Когда мне приходилось слышать — это не так часто, к сожалению, было — музыку Вольфганга Рима, то всякий раз оказывается, что композитор пытается построить произведение, которое невозможно представить себе как замкнутое, скульптурное целое, как Гёте писал его [102] . Это такой простой способ нарушить целостность. Тем не менее композитор, который эти произведения создавал, прекрасно осознавал, что он делает что-то иначе, чем другие. Вот в чем его плюс и минус одновременно. Он знает, что европейская культура построила столько завершенных в себе произведений, что появляются разные возможности нарушать такую целостность. Но, нарушая эту целостность, при всем желании невозможно никуда уйти от мысли о целом. А восточный поэт, как можем мы предположить, в данную эпоху об этом целом не думает, он в голове своей не держит это понятие. И поэтому, когда он создает свои произведения, он может более наивным и непосредственным способом склеивать их из отдельных ячеек.
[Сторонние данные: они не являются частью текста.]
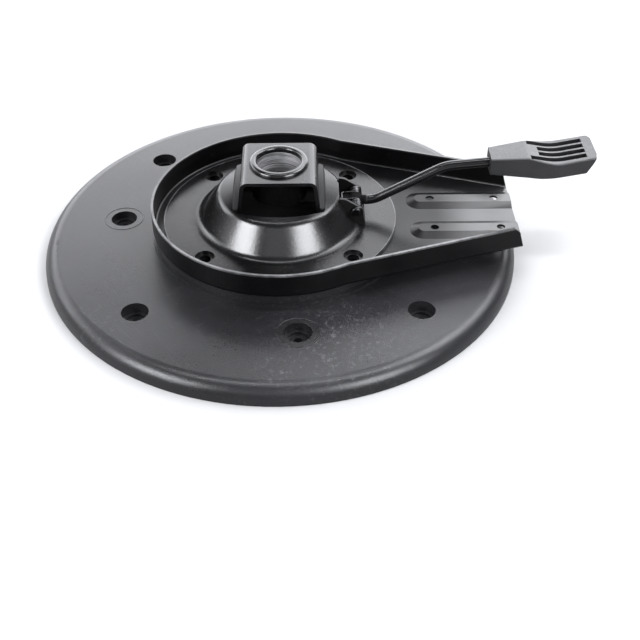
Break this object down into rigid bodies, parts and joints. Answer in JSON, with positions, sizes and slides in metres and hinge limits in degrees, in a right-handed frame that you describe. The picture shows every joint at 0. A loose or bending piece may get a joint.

Каждая ячейка есть своего рода целое, это целое много раз повторяется и каждый раз это целое новое, потому что оно только на некотором формальном уровне одинаковое, как типовой домик, — внутри он может быть разного цвета, и в нем могут стоять разные вещи. Вот так примерно можно представить себе эту восточную поэзию. Гёте ее представил себе как бесконечное повторение волны, которая течет, и она все время одна и та же и всякий раз разная — тут вспоминается Гераклит, который сказал, что в одну реку нельзя вступить два раза. Это европейское представление — восточный поэт вступает столько раз, сколько ему хочется. И так строится то, что называется формой или целым, — всё это понятия, которые как бы перетекают друг в друга. Об этом тоже надо знать.
[102]
На лекции 17 сентября А. В. Михайлов комментировал письмо А. Шенберга к В. Кандинскому от 12 августа 1912 г., которое содержит отклик на альманах «Синий всадник» (1912) и конкретно на «Желтый звук» В. Кандинского (см.: Wassily Kandinsky und Arnold Sch"onberg. Der Briefwechsel / Hrsg. von Jelena Hahl-Koch. Stuttgart: Gerd Hatje, 1993. S. 53–55). A. В. Михайлов пользовался при этом немецким изданием, а о существовании письменно зафиксированного перевода вам ничего не известно. Поэтому предлагаем свой перевод: «Нам необходимо осознать, что мы окружены загадками. И нужно набраться смелости смотреть этим загадкам в глаза, не вопрошая малодушно об их “разгадке”. Все дело в том, что мы способны создавать лишь загадки по образу тех, которыми окружены. Пусть наша душа пытается не разгадать, а расшифровать их. То, что мы при этом получаем, не назовешь разгадкой; это скорее новый способ шифровать и расшифровывать. Сам по себе ничего не стоящий, он дает возможность создавать новые загадки» (Ibidem. S. 55). А. В. Михайлов говорил по этому поводу, что расшифровывание загадки есть ее анализ, а не разгадка и что произведение, с присущим ему собственным бытием, никого ни о чем не спрашивает. Проводилась также параллель с П. А. Флоренским, которому, по словам А. В. Михайлова, удалось проникнуть в язык ломающейся культуры и выразить ту ситуацию, которую почувствовал А. Шенберг.